We cannot uphold the act on the uncertain ground that the General Assembly will at some future time provide for reimbursement of the distributors who have paid. It is, however, contended in behalf of the distributors who claim under the act that those who paid did so voluntarily and of their own choice created as to themselves a changed situation. If it could be reasonably concluded that their conduct at the time or before the act was passed had been such as to render its operation not unjust as to them, because of a waiver or abandonment of their rights or other like cause, there would be no improper discrimination. See St. Louis Kansas City Land Co. v. Kansas City, 241 U.S. 419, 428, 36 S.Ct. 647, 60 L.Ed. 1072.

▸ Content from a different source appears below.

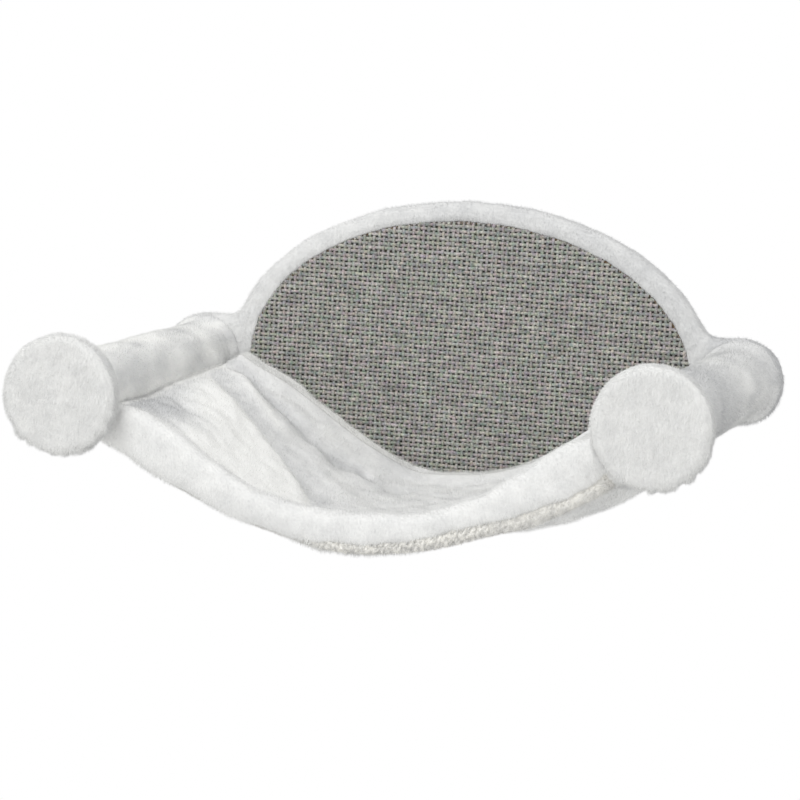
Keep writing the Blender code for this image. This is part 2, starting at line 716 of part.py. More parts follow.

The pleadings do not allege the circumstances under which any of the distributors paid the money withheld, or the dates when the payments were made. The distributors who claim under the act rely largely upon the principle that one who asserts that a statute is illegally discriminatory "must assume the burden of showing that it does not rest upon any reasonable basis, and we must assume the existence of any state of facts which can reasonably be conceived of as existing at the time of the enactment of the law." State v. Cullum, 110 Conn. 291, 296, 147 A. 804; see Borden's Farm Products Co. v. Baldwin, 293 U.S. 194, 209, 55 S.Ct. 187, 79 L.Ed. 281. The presumption of the validity of a statute because of some reasonably conceivable factual situation which the legislature might have had in mind is rebuttable. Borden's Farm Products Co. v. Baldwin, supra; United States v. Carolene Products Co., 304 U.S. 144, 153, 58 S.Ct. 778, 82 L.Ed. 1234. With nothing in the pleadings as to the circumstances under which certain of the distributors paid, we are not justified in holding the act in question constitutional upon the presumption on which the distributors claiming under it rely; on the other hand, they should not be precluded from establishing at the trial of the case that the circumstances of the payments were such that no injustice would be done by the operation of the act.

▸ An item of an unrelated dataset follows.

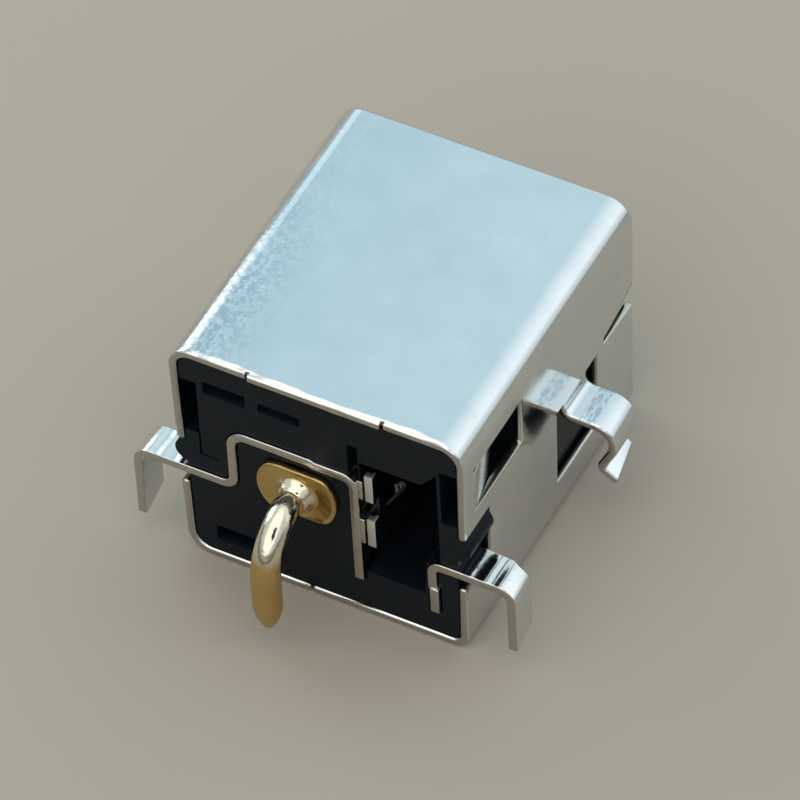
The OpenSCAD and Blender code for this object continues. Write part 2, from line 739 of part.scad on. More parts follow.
module tail() {
    r = tail_diameter / 2;
    straight_end = tail_bend - tail_reach;
    foot = pin_height - tail_bend;
    rod(r, straight_end, rear_recess);
    translate([0, straight_end, -tail_bend]) rotate([90, 0, -90]) rotate_extrude(angle = 90)
        translate([tail_bend, 0]) circle(r);
    translate([0, tail_end_y, tail_tip + tail_taper - pin_height])
        cylinder(h = foot - tail_tip - tail_taper, r = r);
    translate([0, tail_end_y, tail_tip - pin_height])
        cylinder(h = tail_taper, r1 = tail_tip_diameter / 2, r2 = r);
}

module centre_pin() color("#b58f45") from_rear() translate([pin_x, 0, pin_height]) {
    front = shell_length - pin_recess;
    r = pin_diameter / 2;
    rod(shank_diameter / 2, rear_recess - bite, bore_floor + bite);
    rod(r, bore_floor, front - pin_nose);
    rod(r, front - pin_nose, front, r - pin_nose);
    flange();
    tail();
}

// ---- Sleeve contact ----

// Cuts a leg's tip on a slant: its front corner ends higher than its rear corner
module slanted_tip(x, width) {
    across(x - overshoot, x + overshoot)
        polygon([[0, leg_tip - overshoot], [width + bite, leg_tip - overshoot],
            [width + bite, leg_tip + leg_slant], [0, leg_tip]]);
}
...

The complaint merely sought a recovery of the withheld payments; the answer merely set up as a defense a claim that the defendant was not liable by reason of the 1947 act. There is nothing on the surface of that act which would show it to be improperly discriminatory. In the absence of further allegations, the demurrer should be overruled in so far as it is based upon a claim that the act was invalid on such a ground. If the plaintiff claims that there are facts which bring about such a result, they should be alleged and the issues closed for determination in the trial court.
Our conclusion is that the first ground of demurrer should be overruled because it is not sound in law and that the second ground should be overruled because the act is not on its face illegally discriminatory and no facts are alleged in the pleadings on which a claim could be based that in operation it will bring about such a discrimination.